Interestingly, OO and RDBMS actually DIDN'T have an impedance mis-match in one key area in that Entity-Relationship models bore a striking structural resemblance to Object-Composition or Class diagrams, and the two could be mapped. Both RDBMS schemata and Object Models were supposed to be somewhat normalized, except where they were explicitly de-normalized for performance reasons. With distributed key-stores, we're potentially better off storing duplicate objects, or possibly building massive numbers of crazy indices. At this point, I don't know what the right answer is, habit wise, and I work for the darned company that made this thing. It's a different paradigm, and optimizing for performance on a sparce key-store is a different skill and knack. And since we're mapping objects to it, we'll have to get that knack then work out what mapping habits might be appropriate to that different store.

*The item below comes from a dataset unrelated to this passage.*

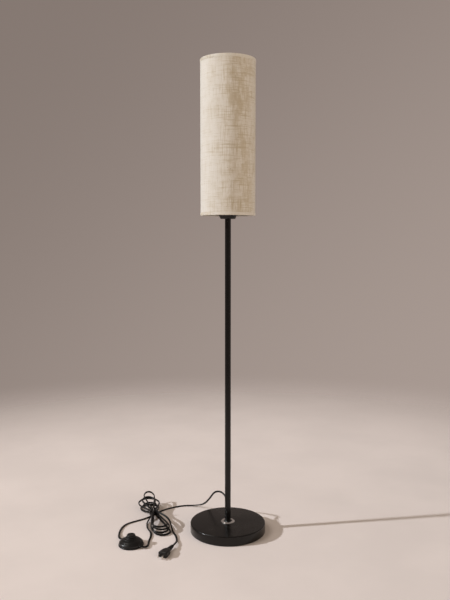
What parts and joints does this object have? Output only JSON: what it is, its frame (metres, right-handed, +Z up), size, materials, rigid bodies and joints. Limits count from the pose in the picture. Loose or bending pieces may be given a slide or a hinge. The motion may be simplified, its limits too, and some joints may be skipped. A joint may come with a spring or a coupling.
{
  "type": "column floor lamp",
  "caption": "Floor lamp with a slim black pole on a round weighted base, a tall linen column shade, and a mains lead with a foot switch, a tied hank and a plug.",
  "frame": {"origin": "centre of the base on the floor", "axes": "+Z up along the pole, -Y towards the viewer, +X to the viewer's right; the mains lead lies on the -X side"},
  "size_m": [0.4491, 0.4267, 1.416],
  "materials": {
    "black_paint": "satin black powder coat",
    "cast_iron": "rough grey casting",
    "zinc": "zinc plated steel",
    "foam_pad": "dense black foam pad",
    "chrome_trim": "polished chrome",
    "black_plastic": "satin moulded plastic",
    "cord_jacket": "soft satin cord jacket",
    "holder_plastic": "heat resistant moulding",
    "screw_shell": "pressed sheet",
    "brass_contact": "plain brass",
    "frame_wire": "white painted wire",
    "liner": "white styrene sheet",
    "linen": "natural linen weave",
    "bulb_white": "white moulding",
    "bulb_diffuser": "frosted dome",
    "spring_steel": "spring wire",
    "blade_metal": "nickel plated brass"
  },
  "bodies": {
    "lamp": {"base_cover": "black_paint", "base_weight": "cast_iron", "base_plate": "zinc", "base_pad": "foam_pad", "base_bolt": "zinc", "base_washer": "zinc", "foot_ring": "chrome_trim", "foot_collar": "black_plastic", "pole_lower": "black_paint", "pole_middle": "black_paint", "pole_upper": "black_paint", "pole_inserts": "zinc", "pole_nipples": "zinc", "cord_sleeve": "black_plastic", "inner_cord": "cord_jacket", "socket_cup": "black_paint", "cup_nut": "zinc", "socket_body": "holder_plastic", "socket_shell": "screw_shell", "socket_contact": "brass_contact", "socket_terminals": "brass_contact", "shade_nut": "holder_plastic", "shade_spider": "frame_wire", "shade_ring_bottom": "frame_wire", "shade_ring_top": "frame_wire", "shade_liner": "liner", "shade_fabric": "linen", "shade_hem_bottom": "linen", "shade_hem_top": "linen", "bulb_tip": "screw_shell", "bulb_cap": "screw_shell", "bulb_housing": "bulb_white", "bulb_globe": "bulb_diffuser", "switch_base": "black_plastic", "switch_cover": "black_plastic", "switch_contacts": "brass_contact", "switch_spring": "spring_steel", "switch_screws": "zinc", "switch_pad": "foam_pad", "switch_bushings": "cord_jacket", "plug_body": "cord_jacket", "plug_blades": "blade_metal", "cord_to_switch": "cord_jacket", "cord_to_hank": "cord_jacket", "cord_hank": "cord_jacket", "cord_to_plug": "cord_jacket", "hank_tie": "black_plastic"},
    "button": {"switch_button": "black_plastic", "switch_contact_ring": "brass_contact"}
  },
  "joints": [
    {"name": "button_press", "type": "slide", "parent": "lamp", "child": "button", "axis": [0, 0, -1], "range_m": [0, 0.003], "stiffness_N_per_m": 300, "springref_m": -0.004, "deforming": ["switch_spring"]}
  ]
}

Eventually we will work out the paradigms, with BigTable and its open-source cousins (HBase and HyperTable) creating more parallelism and horizontal scaling on a "cloud-y web" as I've seen it called. The forums - especially the google-appserver-java and other forums where objects and keystores have to meet - they will grow the skills and habits within the community. But we have to re-think it, lest we just turn around and say "that's crap" and throw the baby (performance/scaling) out with the bathwater (no joins/set-theory).